Find how many lines contain the word "node" and state that number alone.

■ RAW DATA:
──────
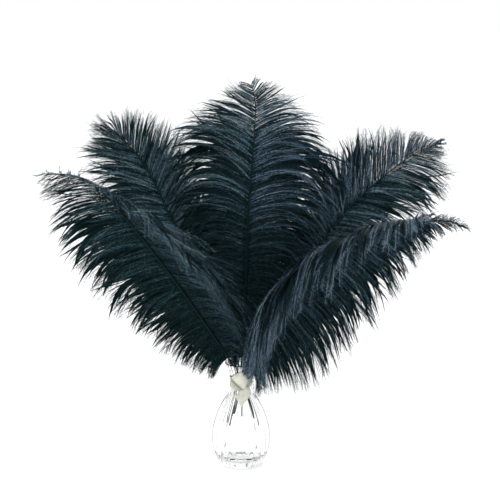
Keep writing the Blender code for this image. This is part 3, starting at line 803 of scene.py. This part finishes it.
def buildPlume(node, plume, look, materials, rng):
    frames = shaftFrames(plume)
    points = []
    triangles = []
    tones = []
    navies = []
    offset = 0
    for side, sideLook in ((-1, plume["leftLook"]), (1, plume["rightLook"])):
        paths, flat, tone, navy, fluff, guides, fill, sheetShade = sideOfPlume(
            plume, frames, side, sideLook, look, rng)
        strips, stripFaces, heading, sideways = barbStrips(paths, flat, look)
        spikes, spikeFaces, places = barbuleSpikes(paths, heading, sideways, fluff, look, rng)
        sheets, sheetFaces = strandSheets(guides, fill)
        perStrip, perSpike = len(strips) // len(tone), len(spikes) // len(tone)
        perSheet = len(sheets) // len(sheetShade)
        along = np.linspace(0.0, 1.0, look["barbSteps"] + 1)
        # painted shade: barbs darker next to the shaft, lighter towards their tips
        shaftShade = sideLook.get("along", look["along"])
        stripTone = tone[:, None] * readRows(shaftShade, along)
        spikeTone = tone[:, None] * readRows(shaftShade, places)
        spikeTone = spikeTone + rng.normal(0, look["fleck"], places.shape)
        tones += [np.repeat(stripTone, 2), np.repeat(spikeTone, 3), np.repeat(sheetShade, perSheet)]
        navies += [np.repeat(navy, perStrip), np.repeat(navy, perSpike)]
        navies.append(np.full(len(sheets), look["sheetNavy"]))
        for part, faces in ((strips, stripFaces), (spikes, spikeFaces), (sheets, sheetFaces)):
            points.append(part)
            triangles.append(faces + offset)
            offset += len(part)
    values = {"tone": np.concatenate(tones), "navy": np.concatenate(navies)}
    mesh = arrayMesh(node + "_barbs", np.vstack(points), np.vstack(triangles), values)
    vane = bpy.data.objects.new(node + "_plume", mesh)
    bpy.context.scene.collection.objects.link(vane)
    mesh.materials.append(materials[0])
    tube = shaftTube(node + "_shaft", frames, plume["vane"], look)
    tube.data.materials.append(materials[1])
    with bpy.context.temp_override(
            active_object=vane, object=vane, selected_objects=[vane, tube],
            selected_editable_objects=[vane, tube]):
        bpy.ops.object.join()
    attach(vane, "root")
    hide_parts(node)
    print(node, len(vane.data.polygons), "faces")


addCamera(cameraLook)
addStage(lightLook)
print("camera and stage made")
buildVase(vaseLook)
print("vase made")
buildRibbon(ribbonLook, vaseLook["outline"])
print("ribbon made")
plumeMaterials = [plumeMaterial(plumeLook), quillMaterial(quillLook)]
numbers = np.random.default_rng(plumeLook["seed"])
for node, plume in plumes.items():
    buildPlume(node, plume, plumeLook, plumeMaterials, numbers)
──────
■ SOLUTION FOR THIS PROBLEM: 8